> [Description of the task]: Your task is to reproduce the material exactly.

> [Data segment]:
━━━━━━━━━━━━━━━━━━━━

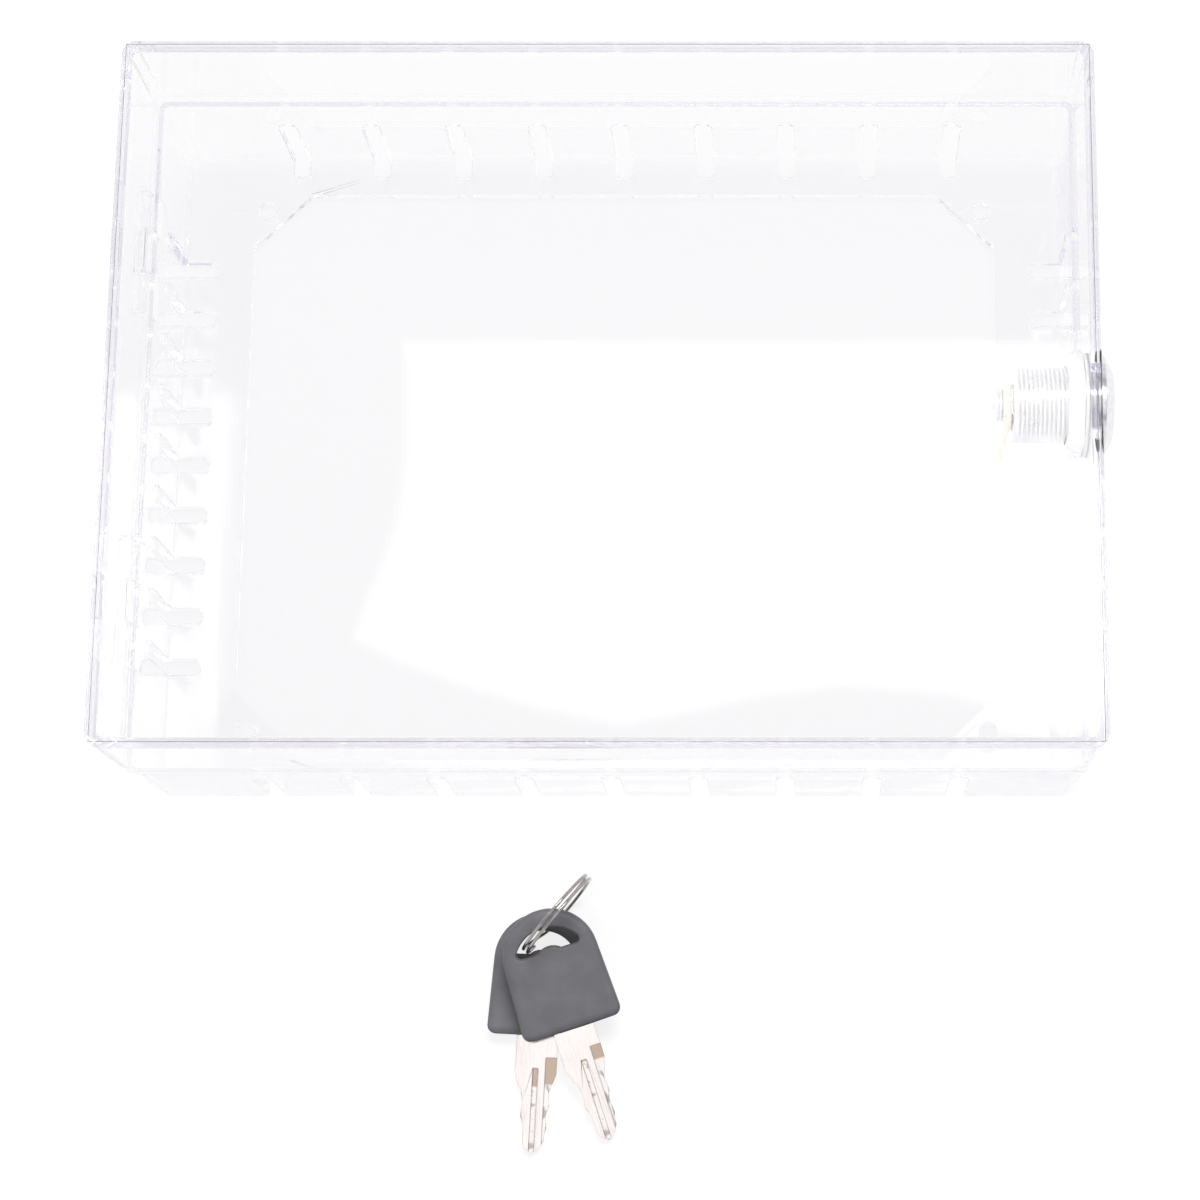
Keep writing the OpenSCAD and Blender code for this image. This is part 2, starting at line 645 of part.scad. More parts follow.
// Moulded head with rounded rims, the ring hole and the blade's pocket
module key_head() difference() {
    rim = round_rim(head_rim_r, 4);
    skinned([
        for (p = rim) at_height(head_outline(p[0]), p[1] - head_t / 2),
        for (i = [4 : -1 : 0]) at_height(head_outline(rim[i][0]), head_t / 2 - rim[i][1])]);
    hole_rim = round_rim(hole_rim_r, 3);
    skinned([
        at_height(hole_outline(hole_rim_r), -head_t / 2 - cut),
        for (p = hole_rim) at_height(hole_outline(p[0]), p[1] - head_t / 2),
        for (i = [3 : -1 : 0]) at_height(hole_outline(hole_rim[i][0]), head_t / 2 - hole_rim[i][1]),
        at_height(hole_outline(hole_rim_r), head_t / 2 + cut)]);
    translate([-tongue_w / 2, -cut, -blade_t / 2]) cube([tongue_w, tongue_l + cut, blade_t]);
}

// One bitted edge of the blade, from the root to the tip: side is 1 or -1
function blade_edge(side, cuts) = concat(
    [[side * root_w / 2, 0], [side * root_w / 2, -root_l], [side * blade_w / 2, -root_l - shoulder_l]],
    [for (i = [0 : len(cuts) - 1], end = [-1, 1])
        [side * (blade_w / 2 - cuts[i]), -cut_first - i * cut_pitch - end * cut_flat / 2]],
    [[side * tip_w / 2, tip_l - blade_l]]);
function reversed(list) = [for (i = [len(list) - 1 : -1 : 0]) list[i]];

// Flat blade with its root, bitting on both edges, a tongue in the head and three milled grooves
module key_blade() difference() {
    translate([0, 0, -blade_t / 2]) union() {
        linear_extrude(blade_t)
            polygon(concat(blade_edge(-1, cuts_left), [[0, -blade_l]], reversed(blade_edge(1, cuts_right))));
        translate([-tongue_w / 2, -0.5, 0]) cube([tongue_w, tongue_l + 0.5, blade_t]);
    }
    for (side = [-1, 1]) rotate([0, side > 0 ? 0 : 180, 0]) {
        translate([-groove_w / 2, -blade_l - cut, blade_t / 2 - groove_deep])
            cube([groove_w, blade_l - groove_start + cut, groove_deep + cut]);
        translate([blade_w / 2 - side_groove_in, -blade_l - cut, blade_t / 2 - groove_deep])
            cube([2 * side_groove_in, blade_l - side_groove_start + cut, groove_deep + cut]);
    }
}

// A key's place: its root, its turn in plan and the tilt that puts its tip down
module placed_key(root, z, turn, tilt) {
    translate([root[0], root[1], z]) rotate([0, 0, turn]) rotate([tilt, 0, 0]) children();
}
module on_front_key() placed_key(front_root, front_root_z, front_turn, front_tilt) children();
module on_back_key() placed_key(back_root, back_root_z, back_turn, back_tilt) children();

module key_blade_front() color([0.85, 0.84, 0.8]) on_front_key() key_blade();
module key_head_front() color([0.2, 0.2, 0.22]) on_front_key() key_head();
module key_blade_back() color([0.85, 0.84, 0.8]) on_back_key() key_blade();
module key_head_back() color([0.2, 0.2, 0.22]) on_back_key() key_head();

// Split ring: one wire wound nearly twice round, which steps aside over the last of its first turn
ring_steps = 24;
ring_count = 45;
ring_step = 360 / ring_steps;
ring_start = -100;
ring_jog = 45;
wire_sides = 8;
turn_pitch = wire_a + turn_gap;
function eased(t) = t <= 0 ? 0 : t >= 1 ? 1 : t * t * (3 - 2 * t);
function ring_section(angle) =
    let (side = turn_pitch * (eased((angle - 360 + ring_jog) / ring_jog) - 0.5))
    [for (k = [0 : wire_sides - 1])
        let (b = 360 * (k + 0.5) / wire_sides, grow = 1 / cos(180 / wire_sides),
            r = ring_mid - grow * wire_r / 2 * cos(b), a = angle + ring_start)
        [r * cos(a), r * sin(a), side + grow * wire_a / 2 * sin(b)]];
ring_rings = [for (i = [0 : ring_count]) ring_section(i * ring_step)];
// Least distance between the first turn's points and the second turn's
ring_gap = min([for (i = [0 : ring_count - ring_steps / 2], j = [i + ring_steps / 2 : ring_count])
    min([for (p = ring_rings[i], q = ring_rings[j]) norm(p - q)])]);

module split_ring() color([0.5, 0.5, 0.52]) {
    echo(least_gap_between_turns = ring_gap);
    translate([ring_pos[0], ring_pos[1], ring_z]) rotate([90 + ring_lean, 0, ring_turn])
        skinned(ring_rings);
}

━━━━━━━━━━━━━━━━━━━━

> [Task answer]:
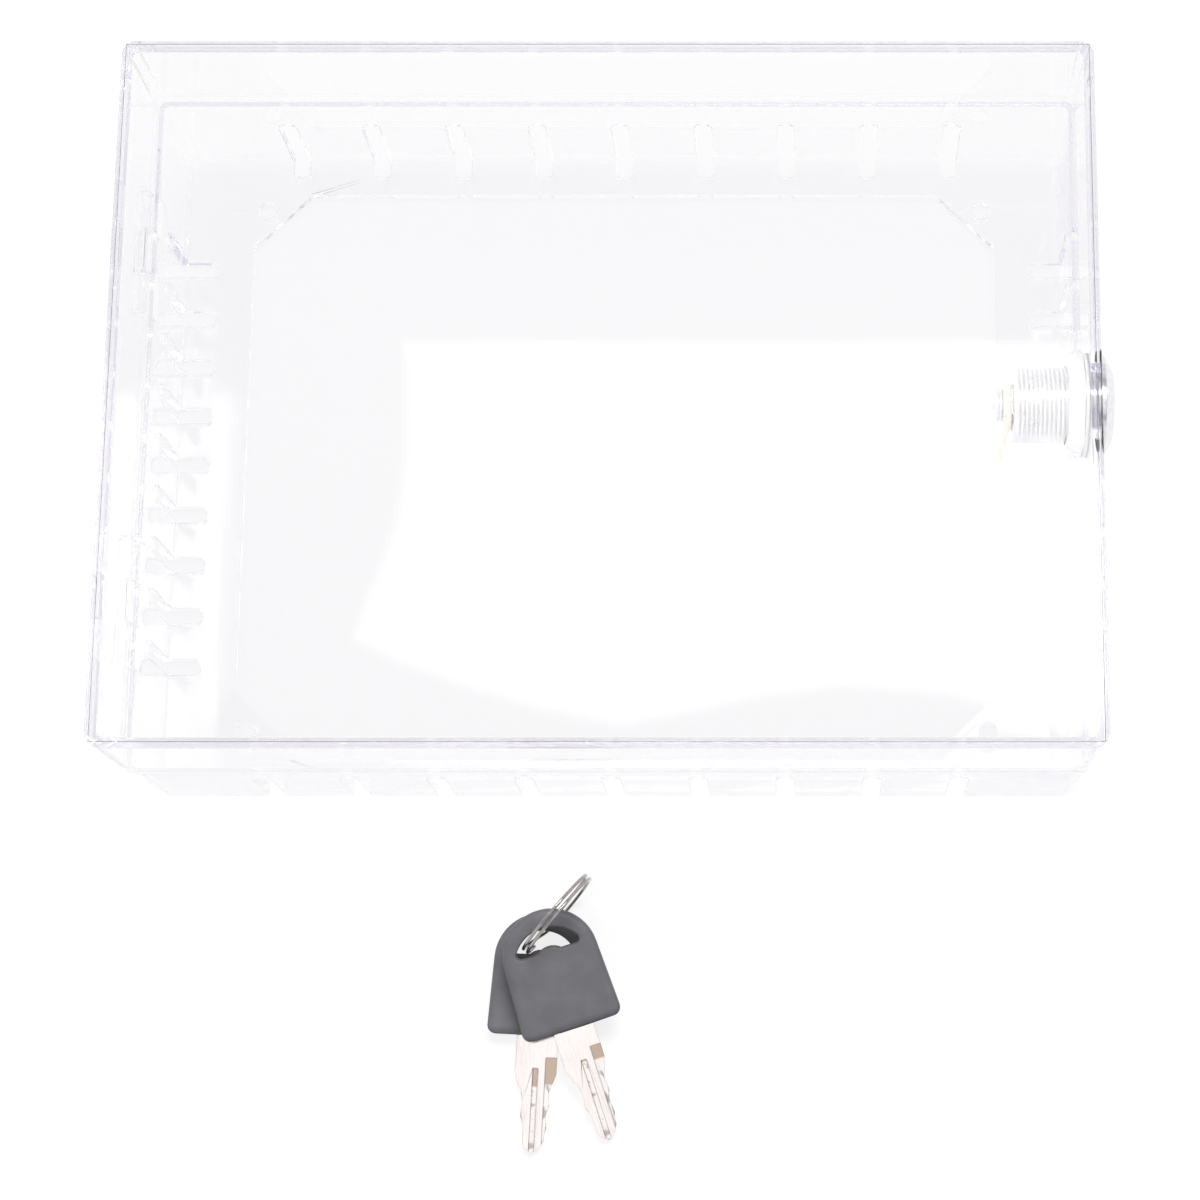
Keep writing the OpenSCAD and Blender code for this image. This is part 2, starting at line 645 of part.scad. More parts follow.
// Moulded head with rounded rims, the ring hole and the blade's pocket
module key_head() difference() {
    rim = round_rim(head_rim_r, 4);
    skinned([
        for (p = rim) at_height(head_outline(p[0]), p[1] - head_t / 2),
        for (i = [4 : -1 : 0]) at_height(head_outline(rim[i][0]), head_t / 2 - rim[i][1])]);
    hole_rim = round_rim(hole_rim_r, 3);
    skinned([
        at_height(hole_outline(hole_rim_r), -head_t / 2 - cut),
        for (p = hole_rim) at_height(hole_outline(p[0]), p[1] - head_t / 2),
        for (i = [3 : -1 : 0]) at_height(hole_outline(hole_rim[i][0]), head_t / 2 - hole_rim[i][1]),
        at_height(hole_outline(hole_rim_r), head_t / 2 + cut)]);
    translate([-tongue_w / 2, -cut, -blade_t / 2]) cube([tongue_w, tongue_l + cut, blade_t]);
}

// One bitted edge of the blade, from the root to the tip: side is 1 or -1
function blade_edge(side, cuts) = concat(
    [[side * root_w / 2, 0], [side * root_w / 2, -root_l], [side * blade_w / 2, -root_l - shoulder_l]],
    [for (i = [0 : len(cuts) - 1], end = [-1, 1])
        [side * (blade_w / 2 - cuts[i]), -cut_first - i * cut_pitch - end * cut_flat / 2]],
    [[side * tip_w / 2, tip_l - blade_l]]);
function reversed(list) = [for (i = [len(list) - 1 : -1 : 0]) list[i]];

// Flat blade with its root, bitting on both edges, a tongue in the head and three milled grooves
module key_blade() difference() {
    translate([0, 0, -blade_t / 2]) union() {
        linear_extrude(blade_t)
            polygon(concat(blade_edge(-1, cuts_left), [[0, -blade_l]], reversed(blade_edge(1, cuts_right))));
        translate([-tongue_w / 2, -0.5, 0]) cube([tongue_w, tongue_l + 0.5, blade_t]);
    }
    for (side = [-1, 1]) rotate([0, side > 0 ? 0 : 180, 0]) {
        translate([-groove_w / 2, -blade_l - cut, blade_t / 2 - groove_deep])
            cube([groove_w, blade_l - groove_start + cut, groove_deep + cut]);
        translate([blade_w / 2 - side_groove_in, -blade_l - cut, blade_t / 2 - groove_deep])
            cube([2 * side_groove_in, blade_l - side_groove_start + cut, groove_deep + cut]);
    }
}

// A key's place: its root, its turn in plan and the tilt that puts its tip down
module placed_key(root, z, turn, tilt) {
    translate([root[0], root[1], z]) rotate([0, 0, turn]) rotate([tilt, 0, 0]) children();
}
module on_front_key() placed_key(front_root, front_root_z, front_turn, front_tilt) children();
module on_back_key() placed_key(back_root, back_root_z, back_turn, back_tilt) children();

module key_blade_front() color([0.85, 0.84, 0.8]) on_front_key() key_blade();
module key_head_front() color([0.2, 0.2, 0.22]) on_front_key() key_head();
module key_blade_back() color([0.85, 0.84, 0.8]) on_back_key() key_blade();
module key_head_back() color([0.2, 0.2, 0.22]) on_back_key() key_head();

// Split ring: one wire wound nearly twice round, which steps aside over the last of its first turn
ring_steps = 24;
ring_count = 45;
ring_step = 360 / ring_steps;
ring_start = -100;
ring_jog = 45;
wire_sides = 8;
turn_pitch = wire_a + turn_gap;
function eased(t) = t <= 0 ? 0 : t >= 1 ? 1 : t * t * (3 - 2 * t);
function ring_section(angle) =
    let (side = turn_pitch * (eased((angle - 360 + ring_jog) / ring_jog) - 0.5))
    [for (k = [0 : wire_sides - 1])
        let (b = 360 * (k + 0.5) / wire_sides, grow = 1 / cos(180 / wire_sides),
            r = ring_mid - grow * wire_r / 2 * cos(b), a = angle + ring_start)
        [r * cos(a), r * sin(a), side + grow * wire_a / 2 * sin(b)]];
ring_rings = [for (i = [0 : ring_count]) ring_section(i * ring_step)];
// Least distance between the first turn's points and the second turn's
ring_gap = min([for (i = [0 : ring_count - ring_steps / 2], j = [i + ring_steps / 2 : ring_count])
    min([for (p = ring_rings[i], q = ring_rings[j]) norm(p - q)])]);

module split_ring() color([0.5, 0.5, 0.52]) {
    echo(least_gap_between_turns = ring_gap);
    translate([ring_pos[0], ring_pos[1], ring_z]) rotate([90 + ring_lean, 0, ring_turn])
        skinned(ring_rings);
}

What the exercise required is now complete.